The capitalism system is multifaceted. On the one hand, awards efficiency, which normally destroys jobs (Davis, 2016; Zink, 2019); and on the other, the reinvestment incentives create new jobs and industries by creating wealth and promising to capture the profits to investors (Zink, 2019). In the latter, the system destroys jobs while in the former, it creates new ones to replace the ones that were destroyed. In this context, the capitalism system is stable only under growth (Zink, 2019). Economies require increased resource consumption, which produces waste while also creating new jobs that efficiently eliminate or cannibalize others. Nowadays, it seems that the economies are not fulfilling both conditions since new technology eliminate more jobs than they create, and produces environmental problems (Zink, 2019). Therefore, the capitalist system has created two current crises: technological job destruction and global ecological destruction (Zink, 2019).

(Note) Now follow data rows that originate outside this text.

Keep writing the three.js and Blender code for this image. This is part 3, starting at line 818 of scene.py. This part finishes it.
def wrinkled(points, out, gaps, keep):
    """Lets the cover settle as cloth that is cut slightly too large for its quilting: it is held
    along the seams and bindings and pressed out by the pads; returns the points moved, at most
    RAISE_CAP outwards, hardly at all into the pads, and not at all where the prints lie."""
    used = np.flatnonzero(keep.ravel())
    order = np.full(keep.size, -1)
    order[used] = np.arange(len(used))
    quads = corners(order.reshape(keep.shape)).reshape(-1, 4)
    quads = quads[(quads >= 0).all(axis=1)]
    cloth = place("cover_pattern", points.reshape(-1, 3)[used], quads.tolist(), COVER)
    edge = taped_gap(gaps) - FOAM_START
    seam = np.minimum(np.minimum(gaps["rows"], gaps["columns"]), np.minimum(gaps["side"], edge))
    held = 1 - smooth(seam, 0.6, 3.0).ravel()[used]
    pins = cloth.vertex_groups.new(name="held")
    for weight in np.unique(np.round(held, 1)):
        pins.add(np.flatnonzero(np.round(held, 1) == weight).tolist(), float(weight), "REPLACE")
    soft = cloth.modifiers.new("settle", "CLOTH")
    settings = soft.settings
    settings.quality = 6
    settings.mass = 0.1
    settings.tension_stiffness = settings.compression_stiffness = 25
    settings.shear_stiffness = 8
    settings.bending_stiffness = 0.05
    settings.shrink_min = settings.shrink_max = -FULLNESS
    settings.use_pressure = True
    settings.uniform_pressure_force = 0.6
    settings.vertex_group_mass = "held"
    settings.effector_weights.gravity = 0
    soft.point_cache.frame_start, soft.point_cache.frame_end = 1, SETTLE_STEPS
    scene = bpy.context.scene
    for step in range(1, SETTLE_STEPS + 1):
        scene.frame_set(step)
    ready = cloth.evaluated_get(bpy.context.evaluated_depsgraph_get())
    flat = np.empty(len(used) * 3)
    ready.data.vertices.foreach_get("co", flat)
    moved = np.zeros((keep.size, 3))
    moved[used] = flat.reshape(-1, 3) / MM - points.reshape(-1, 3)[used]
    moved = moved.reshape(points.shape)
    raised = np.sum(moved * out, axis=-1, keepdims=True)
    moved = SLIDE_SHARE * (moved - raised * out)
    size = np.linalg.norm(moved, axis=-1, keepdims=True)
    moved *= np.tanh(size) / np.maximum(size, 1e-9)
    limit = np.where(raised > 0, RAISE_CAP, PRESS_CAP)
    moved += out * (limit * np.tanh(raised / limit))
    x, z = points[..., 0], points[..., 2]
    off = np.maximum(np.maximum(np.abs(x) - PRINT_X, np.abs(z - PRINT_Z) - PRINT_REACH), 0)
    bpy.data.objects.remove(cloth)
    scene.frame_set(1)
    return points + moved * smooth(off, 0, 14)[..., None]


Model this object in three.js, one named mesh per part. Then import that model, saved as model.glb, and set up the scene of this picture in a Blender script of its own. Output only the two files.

This chapter focuses on environmental degradation and social problems using the micro-foundations framework to explain how firms can tackle these issues. It is oriented toward firms because they explain the economic system and society. Thus, understanding the firms will help to recognize the great strengths and limitations of market capitalism (Barney & Rangan, 2019). Environmental and social issues are gaining momentum in the business and management community. From an academic point of view, different authors have used firms to tackle grand challenges (George et al., 2016), and define alternative objective functions (Lankoski & Smith, 2018), reinvent themselves (Mayer, 2016), redefine its business model (Laasch, 2018) and discover its purpose (Hollensbe et al., 2014).

The practitioner world has not stayed behind, and the importance of the social and natural environment is also gaining momentum. For example, the study carried out by BCG-MIT Sloan Review showed that 90% of firm executives considered sustainability very important; 50% of companies changed their business models to more sustainable ones, and 60% developed a clear sustainability strategy (Kiron et al., 2017). These issues are also important for investment firms. Another study by BCG-MIT Sloan Review showed that 75% of investment firms considered sustainability performance when making an investment decision and 50% of them would not invest in a company with a record of poor sustainability performance (Unruh et al., 2016).